When Dan and Jessica go to an amusement park with happy memories for a romantic evening, they’re photographed smooching by a rude jerk who posts the shot on social media despite Dan’s objections—the guy even dumps a drink on Dan’s head, and though obviously angry he doesn’t retaliate.  That photo turns out to be disastrous, because it catches the eye of a group of assassins headed by ruthless meanie McCaffrey (Ciarán Hinds).  They come after Dan, with one (Lateef Crowder dos Santos) attacking him in a supermarket even though he’s carrying Max.  Big fight scene #1, which leaves the aisles in a shambles.

Why are they after Dan?  It turns out that he was once a member of the gang and went AWOL after finding out that their targets weren’t always the bad guys he was told they were, and the missions weren’t really government-sanctioned.  He’s never told his family about his past, and now hustles them into the family SUV for what he says is a surprise vacation in Las Vegas, despite their protestations.  Naturally the gang will be on their tail.

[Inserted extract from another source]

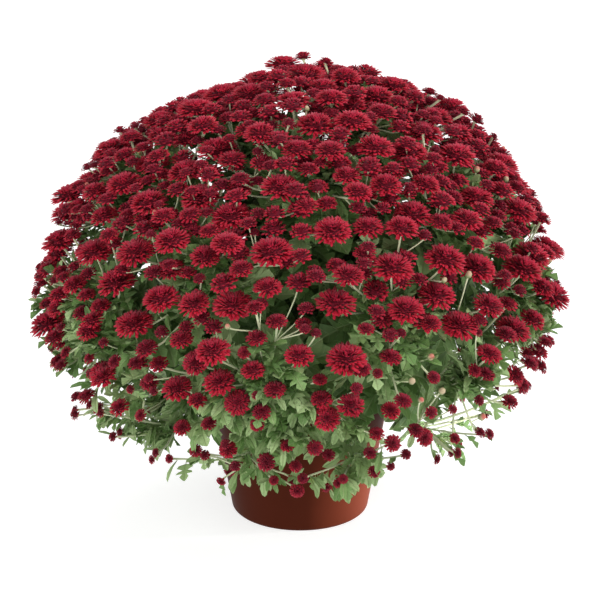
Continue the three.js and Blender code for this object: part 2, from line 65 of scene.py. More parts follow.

What follows is a predictable mixture of comedy and action, with Dan fending off attacks as they arise in ways that will keep the family from discovering his secret, and connecting not only with his wife but his surly older kids as opportunities allow.  He stops off, for instance, at the Iowa university where Trevor’s enrolled long enough to allow Nina to learn that he’s a cheating cad (and then teaching her a hold to leave him gasping in pain).  And he takes time to challenge Kyle to a laser tag match which he wins, but praises the boy for his skill.  Baby Max, by contrast, is treated merely as prop for reaction shots as he gleefully giggles watching his dad deal with the bad guys while his mother and older siblings are conveniently out of the picture.

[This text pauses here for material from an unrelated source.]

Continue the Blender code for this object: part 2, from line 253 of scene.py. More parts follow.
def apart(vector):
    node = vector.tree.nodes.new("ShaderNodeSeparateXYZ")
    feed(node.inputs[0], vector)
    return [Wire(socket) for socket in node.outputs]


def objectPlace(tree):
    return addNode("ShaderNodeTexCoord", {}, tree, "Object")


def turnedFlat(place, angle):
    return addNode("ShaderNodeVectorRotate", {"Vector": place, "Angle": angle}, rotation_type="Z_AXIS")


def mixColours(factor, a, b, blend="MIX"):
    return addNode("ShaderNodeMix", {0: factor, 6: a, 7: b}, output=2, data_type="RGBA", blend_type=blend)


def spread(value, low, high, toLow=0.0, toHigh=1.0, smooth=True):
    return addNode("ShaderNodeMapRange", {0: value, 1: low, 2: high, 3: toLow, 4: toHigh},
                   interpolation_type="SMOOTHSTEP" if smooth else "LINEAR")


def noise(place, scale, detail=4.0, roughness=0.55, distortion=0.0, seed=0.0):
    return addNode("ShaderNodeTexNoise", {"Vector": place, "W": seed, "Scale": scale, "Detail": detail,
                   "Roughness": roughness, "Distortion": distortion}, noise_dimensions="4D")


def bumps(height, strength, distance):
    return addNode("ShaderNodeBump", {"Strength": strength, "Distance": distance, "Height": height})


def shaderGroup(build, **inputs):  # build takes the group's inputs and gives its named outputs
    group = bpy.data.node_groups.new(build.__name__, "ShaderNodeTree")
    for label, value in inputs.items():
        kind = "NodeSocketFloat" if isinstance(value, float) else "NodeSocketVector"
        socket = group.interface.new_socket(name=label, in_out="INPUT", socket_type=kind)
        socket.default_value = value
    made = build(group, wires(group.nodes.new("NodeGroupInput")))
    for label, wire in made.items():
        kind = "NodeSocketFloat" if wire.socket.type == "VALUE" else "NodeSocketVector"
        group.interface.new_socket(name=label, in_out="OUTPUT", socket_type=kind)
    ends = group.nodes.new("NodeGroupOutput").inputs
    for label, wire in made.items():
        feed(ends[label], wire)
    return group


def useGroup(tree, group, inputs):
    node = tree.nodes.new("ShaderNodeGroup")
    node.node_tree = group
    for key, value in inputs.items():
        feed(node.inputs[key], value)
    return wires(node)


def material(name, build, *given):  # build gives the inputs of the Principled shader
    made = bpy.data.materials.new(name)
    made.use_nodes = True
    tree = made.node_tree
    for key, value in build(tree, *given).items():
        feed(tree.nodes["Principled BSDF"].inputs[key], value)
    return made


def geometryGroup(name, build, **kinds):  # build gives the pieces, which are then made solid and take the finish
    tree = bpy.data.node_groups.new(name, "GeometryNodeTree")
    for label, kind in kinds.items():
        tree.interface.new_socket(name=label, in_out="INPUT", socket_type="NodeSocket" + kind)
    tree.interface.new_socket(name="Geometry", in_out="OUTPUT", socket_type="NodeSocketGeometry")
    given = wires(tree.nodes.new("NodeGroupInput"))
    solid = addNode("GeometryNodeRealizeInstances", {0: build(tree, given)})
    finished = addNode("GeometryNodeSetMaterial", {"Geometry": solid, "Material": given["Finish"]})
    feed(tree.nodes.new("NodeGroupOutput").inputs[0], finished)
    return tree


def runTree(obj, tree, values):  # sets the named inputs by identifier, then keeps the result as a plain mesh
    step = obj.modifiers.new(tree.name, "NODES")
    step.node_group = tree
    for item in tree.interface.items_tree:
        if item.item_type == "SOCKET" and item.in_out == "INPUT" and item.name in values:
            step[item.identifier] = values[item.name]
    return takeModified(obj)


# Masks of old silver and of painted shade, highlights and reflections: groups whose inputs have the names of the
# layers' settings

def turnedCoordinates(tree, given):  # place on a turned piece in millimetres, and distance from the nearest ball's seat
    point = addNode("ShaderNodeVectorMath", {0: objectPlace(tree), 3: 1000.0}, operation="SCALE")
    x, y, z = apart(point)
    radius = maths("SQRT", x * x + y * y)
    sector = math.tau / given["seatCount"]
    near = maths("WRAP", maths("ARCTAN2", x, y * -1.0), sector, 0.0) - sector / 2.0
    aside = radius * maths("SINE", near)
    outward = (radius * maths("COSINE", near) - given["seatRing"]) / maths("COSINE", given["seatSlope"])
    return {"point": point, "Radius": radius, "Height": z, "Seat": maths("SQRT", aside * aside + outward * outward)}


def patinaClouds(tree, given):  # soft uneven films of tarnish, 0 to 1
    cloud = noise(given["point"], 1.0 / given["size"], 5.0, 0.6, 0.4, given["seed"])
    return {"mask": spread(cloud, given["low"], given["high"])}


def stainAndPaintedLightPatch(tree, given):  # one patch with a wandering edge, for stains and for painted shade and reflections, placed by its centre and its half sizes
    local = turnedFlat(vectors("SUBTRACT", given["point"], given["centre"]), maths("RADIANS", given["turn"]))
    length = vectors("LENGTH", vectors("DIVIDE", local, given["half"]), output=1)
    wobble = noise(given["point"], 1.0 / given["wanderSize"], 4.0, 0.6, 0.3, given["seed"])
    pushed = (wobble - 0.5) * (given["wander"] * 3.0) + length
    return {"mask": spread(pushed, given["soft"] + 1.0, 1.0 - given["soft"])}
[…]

When the family reaches Las Vegas, there’s some desultory business about the kids going off surreptitiously to a gamer convention while Dan and Jessica head for a romantic dinner where the truth finally comes out, before the movie turns into a pure action flick.  Naturally McCaffrey and his crew show up to threaten Dan with the possibility of harm to his family, and there’s a long, tedious confrontation set in an abandoned casino, where all the Morgans, save Max, demonstrate their mettle in overcoming the gang.  There are a couple of contrived surprises regarding McCaffrey’s connection with Dan and the motives of one of Jessica’s friends, a travel agent played by Maggie Q, but overall director Simon Callen Jones and his technical cohorts—in particular cinematographer Michael Burgess and editor Tim Porter—prove unable to invest the protracted sequence with enough flair or tension to make it anything but rote and dull.  We’re left with the curious message that the family that slays together, stays together.  On the other hand, Burgess, production designer Paul Kirby and costumer Carol Ramsey give the picture a glossily smooth look, and Kevin Matley contributes a score that tries to enliven even the feeblest comic and action scenes, though none too successfully.

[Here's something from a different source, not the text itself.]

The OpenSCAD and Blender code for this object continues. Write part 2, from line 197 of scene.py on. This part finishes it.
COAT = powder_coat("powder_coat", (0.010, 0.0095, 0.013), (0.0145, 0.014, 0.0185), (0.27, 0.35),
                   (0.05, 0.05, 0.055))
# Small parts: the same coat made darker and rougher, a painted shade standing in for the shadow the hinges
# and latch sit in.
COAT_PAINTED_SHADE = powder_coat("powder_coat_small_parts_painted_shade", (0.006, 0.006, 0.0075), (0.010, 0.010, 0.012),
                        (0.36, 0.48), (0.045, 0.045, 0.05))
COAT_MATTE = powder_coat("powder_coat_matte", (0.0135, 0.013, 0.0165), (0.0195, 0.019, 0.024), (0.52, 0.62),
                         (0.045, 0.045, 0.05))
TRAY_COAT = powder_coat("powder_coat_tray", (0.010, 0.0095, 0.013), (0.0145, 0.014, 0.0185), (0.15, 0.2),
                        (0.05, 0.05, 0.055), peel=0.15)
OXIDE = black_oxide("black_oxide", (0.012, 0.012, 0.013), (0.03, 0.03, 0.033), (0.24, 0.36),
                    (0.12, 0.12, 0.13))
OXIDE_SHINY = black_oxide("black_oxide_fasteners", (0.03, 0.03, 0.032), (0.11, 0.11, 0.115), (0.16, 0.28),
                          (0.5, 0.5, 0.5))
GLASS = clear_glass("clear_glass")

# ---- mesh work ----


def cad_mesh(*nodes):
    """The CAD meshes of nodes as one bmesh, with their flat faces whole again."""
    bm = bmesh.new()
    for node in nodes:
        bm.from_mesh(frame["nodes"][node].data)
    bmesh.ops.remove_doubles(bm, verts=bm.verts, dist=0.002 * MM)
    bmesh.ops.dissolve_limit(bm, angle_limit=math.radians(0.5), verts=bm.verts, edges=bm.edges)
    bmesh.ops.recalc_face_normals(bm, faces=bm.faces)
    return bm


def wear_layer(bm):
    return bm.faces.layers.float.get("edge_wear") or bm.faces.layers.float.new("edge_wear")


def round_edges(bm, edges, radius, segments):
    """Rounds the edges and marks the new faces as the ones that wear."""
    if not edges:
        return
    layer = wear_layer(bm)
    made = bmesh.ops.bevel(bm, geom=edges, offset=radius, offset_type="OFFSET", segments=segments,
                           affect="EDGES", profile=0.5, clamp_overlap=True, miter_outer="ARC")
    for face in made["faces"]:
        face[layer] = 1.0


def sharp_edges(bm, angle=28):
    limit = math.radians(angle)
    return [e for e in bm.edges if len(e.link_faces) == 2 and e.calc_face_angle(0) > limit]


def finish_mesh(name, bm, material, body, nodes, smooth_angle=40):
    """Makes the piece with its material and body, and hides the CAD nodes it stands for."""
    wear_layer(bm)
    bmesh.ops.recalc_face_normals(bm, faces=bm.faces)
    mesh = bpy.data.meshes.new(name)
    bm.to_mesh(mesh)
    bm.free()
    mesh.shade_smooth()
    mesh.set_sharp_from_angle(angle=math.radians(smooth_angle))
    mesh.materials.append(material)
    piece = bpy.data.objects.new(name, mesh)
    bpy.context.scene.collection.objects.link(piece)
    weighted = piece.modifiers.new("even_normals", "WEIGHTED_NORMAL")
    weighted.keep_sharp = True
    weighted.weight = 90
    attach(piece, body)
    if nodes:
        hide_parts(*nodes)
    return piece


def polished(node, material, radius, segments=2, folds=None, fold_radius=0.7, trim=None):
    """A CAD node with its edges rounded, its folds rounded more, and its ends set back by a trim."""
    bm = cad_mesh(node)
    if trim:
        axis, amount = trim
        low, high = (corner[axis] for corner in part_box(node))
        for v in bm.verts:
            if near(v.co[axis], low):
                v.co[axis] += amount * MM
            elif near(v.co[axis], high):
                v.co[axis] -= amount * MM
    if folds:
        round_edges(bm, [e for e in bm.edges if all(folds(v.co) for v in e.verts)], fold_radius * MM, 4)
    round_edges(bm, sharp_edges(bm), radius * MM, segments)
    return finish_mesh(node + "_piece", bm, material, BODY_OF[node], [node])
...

Of the cast, little can be said but that they put on game faces as they tackle the less-than-inspired material.  Wahlberg has got this sort of comedy-action routine down pat; he does the hangdog looks and embarrassed smiles easily while still handling the physical stuff efficiently, if without much magic.  Monaghan is fairly winning as the frazzled wife, though she has to endure a long fight scene toward the close that exhausts us as much as her character.  Colletti and Crosby are at best competent—neither has much charisma.  Maggie Q brings some sheen and athletic prowess to her brief turn, but the most egregious misuse of talent lies in having Hinds do nothing but scowl and snarl as the chief villain who inevitably gets his just deserts, though his underlings fare no better (one of them, played by Jonny Coyle, is dispatched by having a dirty diaper thrown in his face).

The movie doesn’t inflict quite as bad a fate on viewers, but it’s an action comedy that overdoes the former and stints on the latter.  It’s about as enticing as the cellphone offer the title is apparently alluding to.